**WORK REQUIRED:** Check each line for the word "scene" and report how many have it. Give nothing else.

Scripts that build objects:
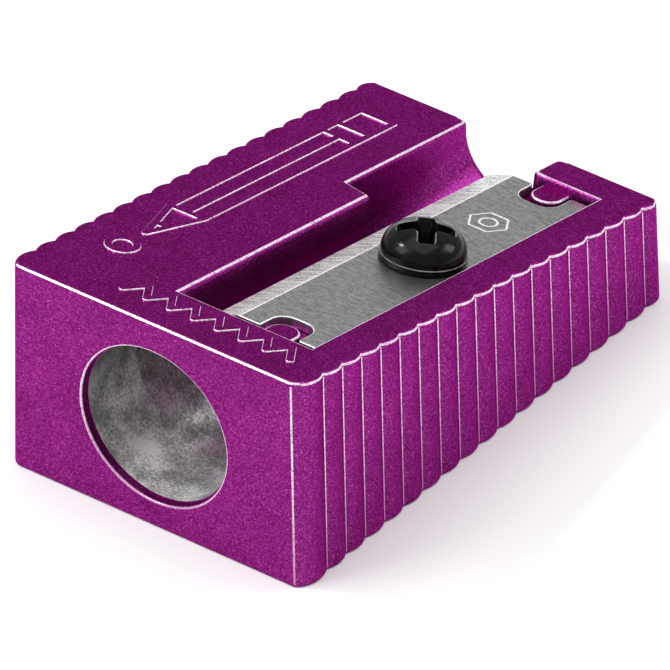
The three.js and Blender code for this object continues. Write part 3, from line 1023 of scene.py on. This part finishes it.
def cross_outline(reach, half, grow):
    """The cross recess's outline, grown all round, with its long edges in short steps."""
    corners = []
    wide, far = half + grow, reach + grow
    for k in range(4):
        a = RECESS_TURN + math.pi / 2 * k
        c, s = math.cos(a), math.sin(a)
        for along, across, radius in ((far, -wide, 0.14 + grow), (far, wide, 0.14 + grow),
                                      (wide, wide, 0.28 - grow)):
            corners.append((along * c - across * s, along * s + across * c, radius))
    outline = [np.array(point[:2]) for point in rounded(corners, 5)]
    return [here + (after - here) * part / 4
            for here, after in zip(outline, outline[1:] + outline[:1]) for part in range(4)]


def recess_cutter():
    """The tapered cross recess, with a painted highlight on the chamfer where it meets the dome, and
    painted shade on its walls and floor.
    """
    floor_outline = cross_outline(RECESS_REACH * 0.6, RECESS_HALF * 0.7, 0)
    rings = [[screw_place(x, s, RECESS_FLOOR) for x, s in floor_outline]]
    for grow, drop in ((0, -0.07), (RECESS_CHAMFER, 0.003), (RECESS_CHAMFER, 0.6)):
        rings.append([
            screw_place(x, s, dome_height(math.hypot(x, s)) + drop)
            for x, s in cross_outline(RECESS_REACH, RECESS_HALF, grow)
        ])
    return loft("recess", rings, lambda band, side: RIM_HIGHLIGHT if band == 1 else RECESS_SHADE, (RECESS_SHADE, RECESS_SHADE))


def thread(length=SCREW_LENGTH, gap=0.0):
    """The shank with its helical thread, as one closed sweep, grown by a gap for the hole."""
    steps = 40
    rows = int(length / SCREW_PITCH * 10)
    rings = []
    for k in range(rows + 1):
        height = -length + (length + 0.1) * k / rows
        ring = []
        for i in range(steps):
            a = 2 * math.pi * i / steps
            phase = (height / SCREW_PITCH - a / (2 * math.pi)) % 1.0
            ridge = max(0.0, 1 - abs(phase - 0.5) * 2.6)
            fade = min(1.0, (height + length) / 0.4) * min(1.0, max(0.0, (-height - 0.25) / 0.3))
            radius = SCREW_RADIUS - THREAD_DEPTH + 0.95 * THREAD_DEPTH * ridge * fade + gap
            if height < -length + 0.25:
                radius -= 0.3 * (1 - (height + length) / 0.25)
            ring.append(screw_place(radius * math.cos(a), radius * math.sin(a), height))
        rings.append(ring)
    return loft("shank", rings)


def make_screw():
    FINISHES[:] = [
        screw_material("black_oxide", 0.002, 0.007, 0.16),
        # Paler metal: a painted highlight on the rim and on the recess's chamfer.
        screw_material("painted_rim_highlight", 0.07, 0.2, 0.5),
        # Near-black with little reflection: painted shade inside the cross recess.
        screw_material("recess_painted_shade", 0.001, 0.003, 0.03),
    ]
    screw = head_blank()
    combine(screw, recess_cutter())
    combine(screw, thread(), "UNION")
    smooth(screw, 40, weighted=False)
    screw.name = "black_screw"
    return screw


# ---------------------------------------------------------------- stage


def make_floor():
    material, tree, shader = new_material("pale_floor")
    noise = add_node(tree, "ShaderNodeTexNoise", {"Scale": 3.0})
    color = ramp(tree, noise.outputs["Fac"], [(0.3, grey(0.92)), (0.7, grey(0.94))])
    tree.links.new(color, shader.inputs["Base Color"])
    shader.inputs["Roughness"].default_value = 0.9
    size = 3000
    FINISHES[:] = [material]
    corners = [(-size, -size, 0), (size, -size, 0), (size, size, 0), (-size, size, 0)]
    mesh_object("floor", corners, [(0, 1, 2, 3)])


def area_light(name, azimuth, elevation, distance, size, power, target=(0, 0, 6)):
    """A soft box at an azimuth and elevation round the sharpener, in degrees and mm."""
    data = bpy.data.lights.new(name, "AREA")
    data.shape = "RECTANGLE"
    data.size, data.size_y = size[0] * MM, size[1] * MM
    data.energy = power
    light = bpy.data.objects.new(name, data)
    bpy.context.scene.collection.objects.link(light)
    a, e = math.radians(azimuth), math.radians(elevation)
    away = Vector((math.sin(a) * math.cos(e), -math.cos(a) * math.cos(e), math.sin(e)))
    light.location = (Vector(target) + away * distance) * MM
    light.rotation_euler = away.to_track_quat("Z", "Y").to_euler()


def make_lights():
    world = bpy.data.worlds.new("studio")
    bpy.context.scene.world = world
    world.use_nodes = True
    background = world.node_tree.nodes["Background"]
    background.inputs["Color"].default_value = (1, 1, 1, 1)
    background.inputs["Strength"].default_value = 0.5
    area_light("overhead", 0, 89, 900, (900, 900), 4.0)
    area_light("key", -40, 42, 300, (150, 150), 0.3)
    area_light("rim", 138, 32, 300, (120, 120), 0.25)
    area_light("spark", -62, 50, 300, (24, 24), 0.24)


CAMERA_AZIMUTH = 37.3
CAMERA_ELEVATION = 36.22
CAMERA_ROLL = -1.03
CAMERA_DISTANCE = 571.8
CAMERA_TARGET = (-0.15, 0.0, 2.43)
CAMERA_LENS = 654.8


def make_camera():
    data = bpy.data.cameras.new("camera")
    data.sensor_width = 36
    data.lens = CAMERA_LENS
    data.clip_start = 0.01
    data.clip_end = 20
    camera = bpy.data.objects.new("camera", data)
    bpy.context.scene.collection.objects.link(camera)
    a, e = math.radians(CAMERA_AZIMUTH), math.radians(CAMERA_ELEVATION)
    away = Vector((math.sin(a) * math.cos(e), -math.cos(a) * math.cos(e), math.sin(e)))
    camera.location = (Vector(CAMERA_TARGET) + away * CAMERA_DISTANCE) * MM
    roll = Matrix.Rotation(math.radians(CAMERA_ROLL), 3, "Z")
    camera.rotation_euler = (away.to_track_quat("Z", "Y").to_matrix() @ roll).to_euler()
    bpy.context.scene.camera = camera


bpy.context.scene.view_settings.view_transform = "Standard"
make_camera()
make_lights()
make_floor()

body = make_body()
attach(body, "body")
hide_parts("body")

blade = make_blade()
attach(blade, "blade")
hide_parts("blade")

screw = make_screw()
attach(screw, "screw")
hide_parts("screw")
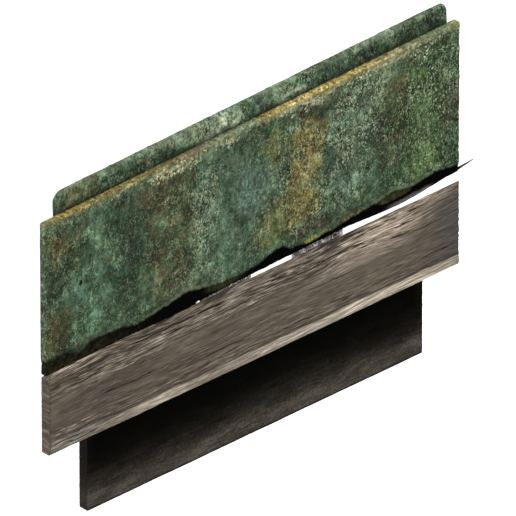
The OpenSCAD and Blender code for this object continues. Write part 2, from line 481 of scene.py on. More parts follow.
def panel_finish():
    """Green patina with teal, brown and ochre clouds, worn golden on the folded top edge."""
    f = Finish("patinated_sheet")
    along = f.x - PANEL_LEFT
    above = f.y - PANEL_FOOT - along * SLOPE
    below = PANEL_HEIGHT - above
    x = along + f.drift(110, 44, 1, 6, 0.68)
    y = above + f.drift(110, 44, 2, 6, 0.68)
    busy = blotches(x, y, [
        (620, 150, 60, 120), (935, 160, 90, 190, 0.75), (740, 200, 70, 120), (380, 170, 40, 90),
    ])
    calm = blotches(x, y, [(215, 150, 50, 170), (455, 150, 60, 120), (640, 278, 70, 26, 1.6)])
    pit_zone = f.noise(36, 3, 3).ease(0.44, 0.6) * 0.5 + busy * 0.35
    pit_zone = pit_zone + blotches(x, y, [(945, 170, 80, 190, 0.5)])
    patina = Patina(f, x, y, 100, PANEL_CLOUDS, busy, calm, pit_zone, 0.535)
    flecks = patina.flecks
    near_x = along + f.drift(56, 15, 27, 5, 0.68)
    near_y = above + f.drift(56, 15, 28, 5, 0.68)
    broken = f.noise(9, 29, 4, 0.7).ease(0.40, 0.56) * 0.62 + 0.38
    for tint, strength, ovals in PANEL_STAINS:
        mask = blotches(near_x, near_y, ovals, 0.7)
        f.coat(f.dapple(tint, flecks, 9.0, 0.88), mask * broken * strength)
    deep = blotches(along, above, [(84.7, 154, 3.4, 5.4)], 0.4)
    f.coat((22, 20, 12), deep)

    rust_zone = blotches(x, y, [
        (875, 95, 18, 12), (958, 110, 14, 10), (988, 150, 12, 14), (30, 250, 24, 22),
        (27, 68, 20, 22), (308, 262, 26, 14), (306, 60, 22, 12), (614, 160, 26, 50),
        (815, 200, 14, 10),
    ])
    rust = rust_zone * f.noise(6, 13, 4, 0.7).ease(0.52, 0.66)
    f.coat((104, 54, 34), rust * 0.62)

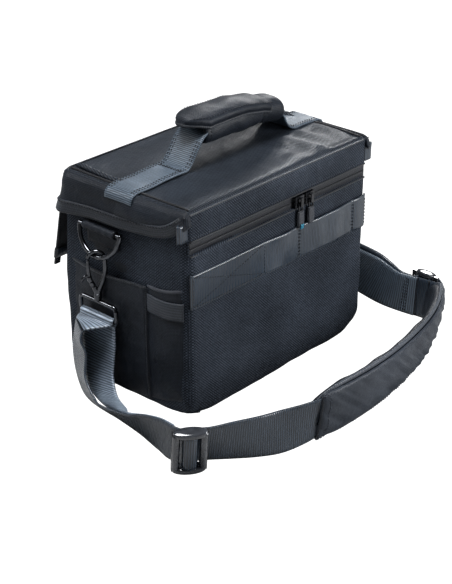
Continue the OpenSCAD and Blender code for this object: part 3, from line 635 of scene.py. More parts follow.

**ANSWER TO THE EXERCISE:** 8